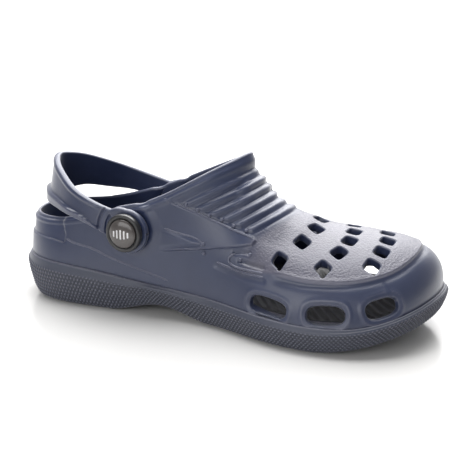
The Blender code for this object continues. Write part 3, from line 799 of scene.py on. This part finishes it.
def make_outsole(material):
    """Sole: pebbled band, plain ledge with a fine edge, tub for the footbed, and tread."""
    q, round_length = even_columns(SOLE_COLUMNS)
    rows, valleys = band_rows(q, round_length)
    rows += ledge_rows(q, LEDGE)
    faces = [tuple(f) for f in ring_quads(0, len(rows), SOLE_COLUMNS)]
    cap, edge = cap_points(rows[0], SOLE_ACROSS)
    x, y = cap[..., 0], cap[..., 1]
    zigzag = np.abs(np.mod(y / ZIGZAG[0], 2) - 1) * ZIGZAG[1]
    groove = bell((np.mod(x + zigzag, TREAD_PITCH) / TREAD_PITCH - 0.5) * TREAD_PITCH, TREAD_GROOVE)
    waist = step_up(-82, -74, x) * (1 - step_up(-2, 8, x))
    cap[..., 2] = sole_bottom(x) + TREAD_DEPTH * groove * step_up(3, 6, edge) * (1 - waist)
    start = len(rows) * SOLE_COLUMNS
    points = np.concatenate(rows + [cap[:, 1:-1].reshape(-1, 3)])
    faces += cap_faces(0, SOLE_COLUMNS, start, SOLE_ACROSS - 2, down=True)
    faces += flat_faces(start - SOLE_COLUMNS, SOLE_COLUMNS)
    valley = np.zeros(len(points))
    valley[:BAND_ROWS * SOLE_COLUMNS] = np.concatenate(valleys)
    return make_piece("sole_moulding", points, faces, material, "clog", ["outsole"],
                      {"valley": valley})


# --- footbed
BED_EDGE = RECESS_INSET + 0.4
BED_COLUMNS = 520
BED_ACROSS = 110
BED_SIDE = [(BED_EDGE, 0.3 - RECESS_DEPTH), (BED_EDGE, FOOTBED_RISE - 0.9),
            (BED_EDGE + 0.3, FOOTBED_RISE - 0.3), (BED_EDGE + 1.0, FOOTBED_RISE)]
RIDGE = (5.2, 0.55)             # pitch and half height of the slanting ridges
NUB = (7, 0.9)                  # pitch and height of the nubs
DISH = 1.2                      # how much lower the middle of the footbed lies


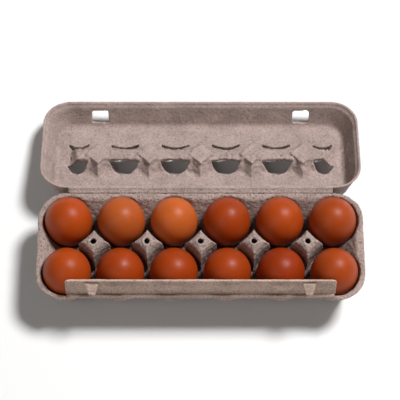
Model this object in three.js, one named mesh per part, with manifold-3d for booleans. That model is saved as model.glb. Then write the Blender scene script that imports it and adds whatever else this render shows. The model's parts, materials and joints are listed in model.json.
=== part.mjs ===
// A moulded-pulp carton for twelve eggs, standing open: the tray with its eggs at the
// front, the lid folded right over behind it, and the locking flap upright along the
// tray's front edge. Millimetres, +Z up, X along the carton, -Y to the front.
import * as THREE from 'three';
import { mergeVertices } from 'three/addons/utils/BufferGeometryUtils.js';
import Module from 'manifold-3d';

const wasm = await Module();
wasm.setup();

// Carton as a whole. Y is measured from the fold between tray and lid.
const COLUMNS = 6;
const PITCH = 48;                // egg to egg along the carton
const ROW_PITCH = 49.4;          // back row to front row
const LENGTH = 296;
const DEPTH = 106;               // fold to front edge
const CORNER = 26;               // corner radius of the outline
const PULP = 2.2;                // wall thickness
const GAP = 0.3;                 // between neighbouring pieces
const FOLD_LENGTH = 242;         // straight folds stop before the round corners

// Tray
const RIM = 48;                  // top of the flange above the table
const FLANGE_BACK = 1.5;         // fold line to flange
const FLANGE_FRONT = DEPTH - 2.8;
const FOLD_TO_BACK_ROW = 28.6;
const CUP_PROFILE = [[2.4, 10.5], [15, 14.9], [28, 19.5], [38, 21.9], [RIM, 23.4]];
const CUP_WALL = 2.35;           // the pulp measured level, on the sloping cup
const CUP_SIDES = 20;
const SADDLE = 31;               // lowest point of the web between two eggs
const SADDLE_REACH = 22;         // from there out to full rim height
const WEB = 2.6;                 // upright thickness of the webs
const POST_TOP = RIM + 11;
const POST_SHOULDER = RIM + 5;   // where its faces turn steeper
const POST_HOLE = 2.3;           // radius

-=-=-

## EXERCISE DIRECTIONS
Faithfully copy every entry, leaving nothing out.

## EXERCISE ANSWER
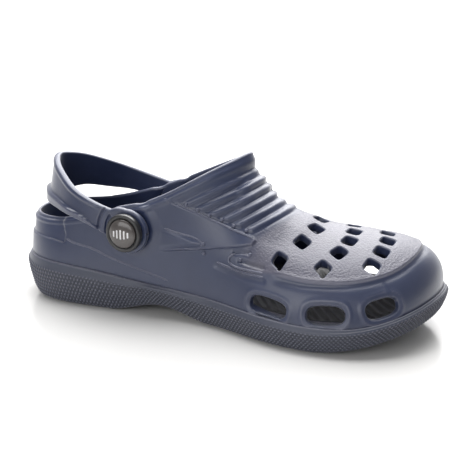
The Blender code for this object continues. Write part 3, from line 799 of scene.py on. This part finishes it.
def make_outsole(material):
    """Sole: pebbled band, plain ledge with a fine edge, tub for the footbed, and tread."""
    q, round_length = even_columns(SOLE_COLUMNS)
    rows, valleys = band_rows(q, round_length)
    rows += ledge_rows(q, LEDGE)
    faces = [tuple(f) for f in ring_quads(0, len(rows), SOLE_COLUMNS)]
    cap, edge = cap_points(rows[0], SOLE_ACROSS)
    x, y = cap[..., 0], cap[..., 1]
    zigzag = np.abs(np.mod(y / ZIGZAG[0], 2) - 1) * ZIGZAG[1]
    groove = bell((np.mod(x + zigzag, TREAD_PITCH) / TREAD_PITCH - 0.5) * TREAD_PITCH, TREAD_GROOVE)
    waist = step_up(-82, -74, x) * (1 - step_up(-2, 8, x))
    cap[..., 2] = sole_bottom(x) + TREAD_DEPTH * groove * step_up(3, 6, edge) * (1 - waist)
    start = len(rows) * SOLE_COLUMNS
    points = np.concatenate(rows + [cap[:, 1:-1].reshape(-1, 3)])
    faces += cap_faces(0, SOLE_COLUMNS, start, SOLE_ACROSS - 2, down=True)
    faces += flat_faces(start - SOLE_COLUMNS, SOLE_COLUMNS)
    valley = np.zeros(len(points))
    valley[:BAND_ROWS * SOLE_COLUMNS] = np.concatenate(valleys)
    return make_piece("sole_moulding", points, faces, material, "clog", ["outsole"],
                      {"valley": valley})


# --- footbed
BED_EDGE = RECESS_INSET + 0.4
BED_COLUMNS = 520
BED_ACROSS = 110
BED_SIDE = [(BED_EDGE, 0.3 - RECESS_DEPTH), (BED_EDGE, FOOTBED_RISE - 0.9),
            (BED_EDGE + 0.3, FOOTBED_RISE - 0.3), (BED_EDGE + 1.0, FOOTBED_RISE)]
RIDGE = (5.2, 0.55)             # pitch and half height of the slanting ridges
NUB = (7, 0.9)                  # pitch and height of the nubs
DISH = 1.2                      # how much lower the middle of the footbed lies


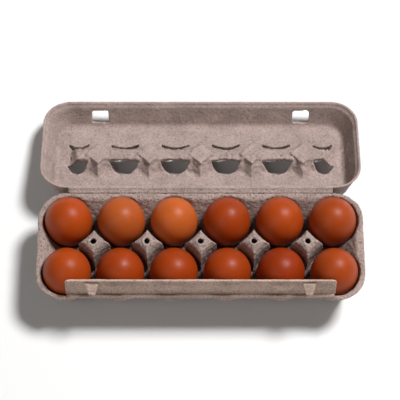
Model this object in three.js, one named mesh per part, with manifold-3d for booleans. That model is saved as model.glb. Then write the Blender scene script that imports it and adds whatever else this render shows. The model's parts, materials and joints are listed in model.json.
=== part.mjs ===
// A moulded-pulp carton for twelve eggs, standing open: the tray with its eggs at the
// front, the lid folded right over behind it, and the locking flap upright along the
// tray's front edge. Millimetres, +Z up, X along the carton, -Y to the front.
import * as THREE from 'three';
import { mergeVertices } from 'three/addons/utils/BufferGeometryUtils.js';
import Module from 'manifold-3d';

const wasm = await Module();
wasm.setup();

// Carton as a whole. Y is measured from the fold between tray and lid.
const COLUMNS = 6;
const PITCH = 48;                // egg to egg along the carton
const ROW_PITCH = 49.4;          // back row to front row
const LENGTH = 296;
const DEPTH = 106;               // fold to front edge
const CORNER = 26;               // corner radius of the outline
const PULP = 2.2;                // wall thickness
const GAP = 0.3;                 // between neighbouring pieces
const FOLD_LENGTH = 242;         // straight folds stop before the round corners

// Tray
const RIM = 48;                  // top of the flange above the table
const FLANGE_BACK = 1.5;         // fold line to flange
const FLANGE_FRONT = DEPTH - 2.8;
const FOLD_TO_BACK_ROW = 28.6;
const CUP_PROFILE = [[2.4, 10.5], [15, 14.9], [28, 19.5], [38, 21.9], [RIM, 23.4]];
const CUP_WALL = 2.35;           // the pulp measured level, on the sloping cup
const CUP_SIDES = 20;
const SADDLE = 31;               // lowest point of the web between two eggs
const SADDLE_REACH = 22;         // from there out to full rim height
const WEB = 2.6;                 // upright thickness of the webs
const POST_TOP = RIM + 11;
const POST_SHOULDER = RIM + 5;   // where its faces turn steeper
const POST_HOLE = 2.3;           // radius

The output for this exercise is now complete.